> **CHALLENGE**:
Each line of the material below should be reproduced exactly.

> **RAW RECORDS**:
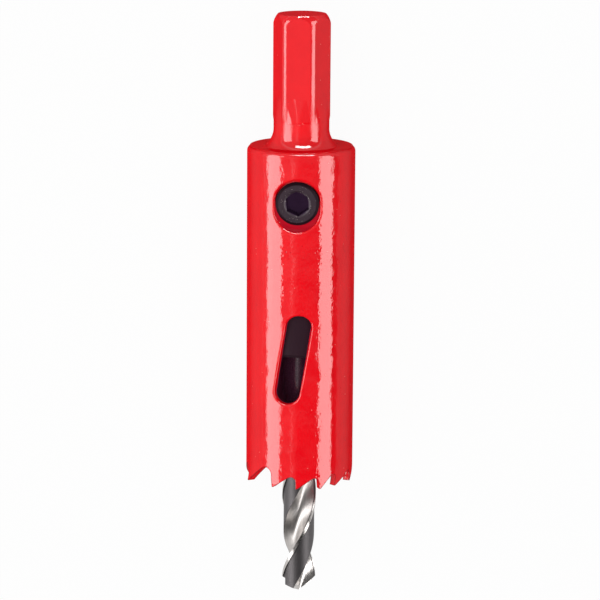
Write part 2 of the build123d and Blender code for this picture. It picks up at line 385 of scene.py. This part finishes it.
@dataclass(frozen=True)
class Enamel:
    """Thick gloss enamel with orange peel, dust specks and pits, over dark scaled steel.

    Widths and spacings are in millimetres. A share says how strongly a layer shows, and a height
    how much it adds to the relief, whose full depth is peel.
    """

    colour: Colour = (0.78, 0.0035, 0.009)
    deep: Colour = (0.5, 0.001, 0.007)
    # painted shade: the dark colour of the lines along the edges
    edge_shade: Colour = (0.2, 0.0, 0.004)
    dust: Colour = (0.95, 0.5, 0.42)
    bare: Colour = (0.03, 0.01, 0.019)
    edge_round: float = 0.24 * MM
    peel: float = 0.15 * MM
    roughness: float = 0.045
    shine: float = 0.9
    side_dulling: float = 0.72
    edge_dulling: float = 0.25
    bare_dulling: float = 0.85
    bare_roughness: float = 0.35
    dust_spacing: float = 1.1
    pit_spacing: float = 1.3
    wave_width: float = 3.6
    peel_width: float = 0.6
    cloud_width: float = 6.0
    cloud_share: float = 0.22
    pit_share: float = 0.8
    dust_share: float = 0.35
    wave_height: float = 0.85
    peel_height: float = 0.24
    pit_height: float = -0.06
    dust_height: float = 0.07

    def surface(
        self,
        tree: Tree,
        at: ToolPlace,
        bare_mask: Optional[Value] = None,
        rounded: Optional[bpy.types.NodeSocket] = None,
        thick: Optional[Value] = None,
    ) -> bpy.types.NodeSocket:
        """Builds the shader.

        Args:
            tree: The material's tree.
            at: The tool's coordinates.
            bare_mask: Where the enamel gives way to dark steel, or None.
            rounded: The normal with its edges rounded, or None for the finish's own rounding.
            thick: Where the edges are darkened with painted shade, or None.

        Returns:
            The shader's output.
        """
        speck, pick = tree.cells(at.place, self.dust_spacing, 3.0)
        dust = speck.ramp(0.1, 0.05) * pick.ramp(0.8, 0.81)
        pit, pit_pick = tree.cells(at.place, self.pit_spacing, 11.0)
        pits = pit.ramp(0.12, 0.05) * pit_pick.ramp(0.6, 0.61)
        waves = tree.noise(at.place, self.wave_width, 1.0, 0.5, 5.0)
        peel = tree.noise(at.place, self.peel_width, 1.5, 0.6)
        cloud = tree.noise(at.place, self.cloud_width, 3.0, 0.6, 20.0)

        colour = tree.mix(cloud.ramp(0.35, 0.75) * self.cloud_share, self.colour, self.deep)
        colour = tree.mix(pits * self.pit_share, colour, self.deep)
        colour = tree.mix(dust * self.dust_share, colour, self.dust)
        # painted shade: the edges get a darker colour
        if thick is not None:
            colour = tree.mix(thick, colour, self.edge_shade)
        height = waves * self.wave_height + peel * self.peel_height
        height = height + pits * self.pit_height + dust * self.dust_height
        normal = tree.bump(height, self.peel, rounded or tree.rounded(self.edge_round))
        roughness = peel.ramp(0.3, 0.7, self.roughness * 0.8, self.roughness * 1.25)
        matt = tree.grazing(0.2, 0.3, self.side_dulling)
        matt = matt + tree.grazing(0.4, 0.7, self.edge_dulling)
        if bare_mask is not None:
            colour = tree.mix(bare_mask, colour, self.bare)
            roughness = roughness + bare_mask * self.bare_roughness
            matt = matt.most(bare_mask * self.bare_dulling)

        gloss, dull = (
            tree.node(
                "ShaderNodeBsdfPrincipled",
                None,
                {
                    "Base Color": colour,
                    "Roughness": roughness,
                    "Specular IOR Level": level,
                    "Normal": normal,
                },
            )
            for level in (self.shine, 0.0)
        )
        return tree.blend(matt, gloss, dull)


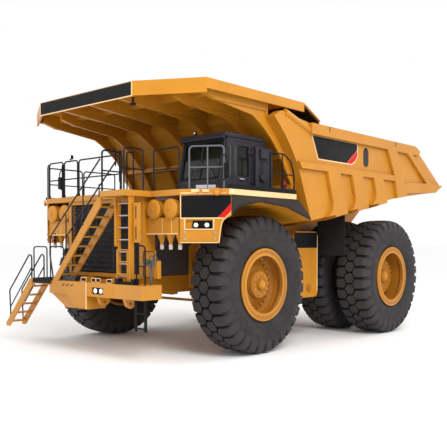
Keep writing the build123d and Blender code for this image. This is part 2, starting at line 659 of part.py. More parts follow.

> **TASK ANSWER**:
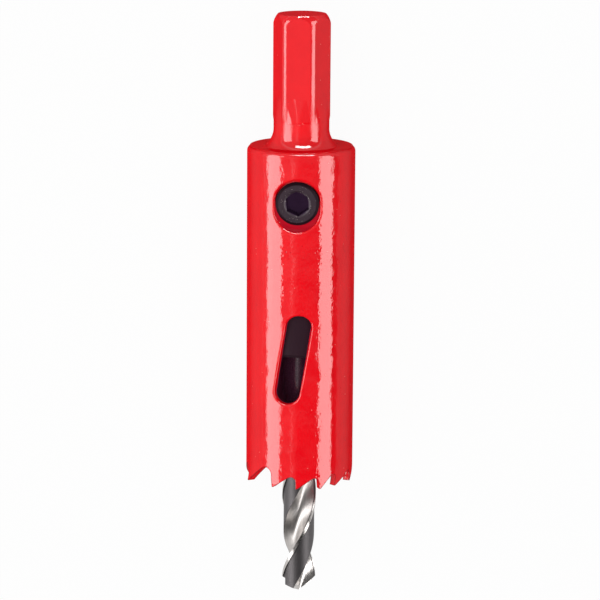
Write part 2 of the build123d and Blender code for this picture. It picks up at line 385 of scene.py. This part finishes it.
@dataclass(frozen=True)
class Enamel:
    """Thick gloss enamel with orange peel, dust specks and pits, over dark scaled steel.

    Widths and spacings are in millimetres. A share says how strongly a layer shows, and a height
    how much it adds to the relief, whose full depth is peel.
    """

    colour: Colour = (0.78, 0.0035, 0.009)
    deep: Colour = (0.5, 0.001, 0.007)
    # painted shade: the dark colour of the lines along the edges
    edge_shade: Colour = (0.2, 0.0, 0.004)
    dust: Colour = (0.95, 0.5, 0.42)
    bare: Colour = (0.03, 0.01, 0.019)
    edge_round: float = 0.24 * MM
    peel: float = 0.15 * MM
    roughness: float = 0.045
    shine: float = 0.9
    side_dulling: float = 0.72
    edge_dulling: float = 0.25
    bare_dulling: float = 0.85
    bare_roughness: float = 0.35
    dust_spacing: float = 1.1
    pit_spacing: float = 1.3
    wave_width: float = 3.6
    peel_width: float = 0.6
    cloud_width: float = 6.0
    cloud_share: float = 0.22
    pit_share: float = 0.8
    dust_share: float = 0.35
    wave_height: float = 0.85
    peel_height: float = 0.24
    pit_height: float = -0.06
    dust_height: float = 0.07

    def surface(
        self,
        tree: Tree,
        at: ToolPlace,
        bare_mask: Optional[Value] = None,
        rounded: Optional[bpy.types.NodeSocket] = None,
        thick: Optional[Value] = None,
    ) -> bpy.types.NodeSocket:
        """Builds the shader.

        Args:
            tree: The material's tree.
            at: The tool's coordinates.
            bare_mask: Where the enamel gives way to dark steel, or None.
            rounded: The normal with its edges rounded, or None for the finish's own rounding.
            thick: Where the edges are darkened with painted shade, or None.

        Returns:
            The shader's output.
        """
        speck, pick = tree.cells(at.place, self.dust_spacing, 3.0)
        dust = speck.ramp(0.1, 0.05) * pick.ramp(0.8, 0.81)
        pit, pit_pick = tree.cells(at.place, self.pit_spacing, 11.0)
        pits = pit.ramp(0.12, 0.05) * pit_pick.ramp(0.6, 0.61)
        waves = tree.noise(at.place, self.wave_width, 1.0, 0.5, 5.0)
        peel = tree.noise(at.place, self.peel_width, 1.5, 0.6)
        cloud = tree.noise(at.place, self.cloud_width, 3.0, 0.6, 20.0)

        colour = tree.mix(cloud.ramp(0.35, 0.75) * self.cloud_share, self.colour, self.deep)
        colour = tree.mix(pits * self.pit_share, colour, self.deep)
        colour = tree.mix(dust * self.dust_share, colour, self.dust)
        # painted shade: the edges get a darker colour
        if thick is not None:
            colour = tree.mix(thick, colour, self.edge_shade)
        height = waves * self.wave_height + peel * self.peel_height
        height = height + pits * self.pit_height + dust * self.dust_height
        normal = tree.bump(height, self.peel, rounded or tree.rounded(self.edge_round))
        roughness = peel.ramp(0.3, 0.7, self.roughness * 0.8, self.roughness * 1.25)
        matt = tree.grazing(0.2, 0.3, self.side_dulling)
        matt = matt + tree.grazing(0.4, 0.7, self.edge_dulling)
        if bare_mask is not None:
            colour = tree.mix(bare_mask, colour, self.bare)
            roughness = roughness + bare_mask * self.bare_roughness
            matt = matt.most(bare_mask * self.bare_dulling)

        gloss, dull = (
            tree.node(
                "ShaderNodeBsdfPrincipled",
                None,
                {
                    "Base Color": colour,
                    "Roughness": roughness,
                    "Specular IOR Level": level,
                    "Normal": normal,
                },
            )
            for level in (self.shine, 0.0)
        )
        return tree.blend(matt, gloss, dull)


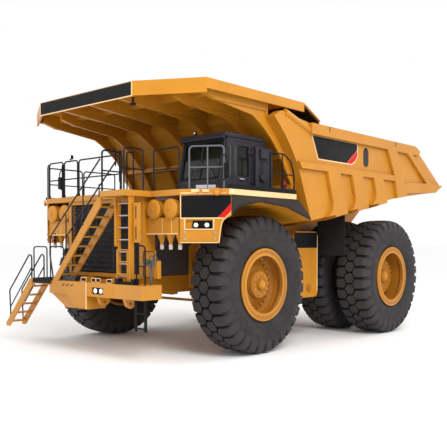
Keep writing the build123d and Blender code for this image. This is part 2, starting at line 659 of part.py. More parts follow.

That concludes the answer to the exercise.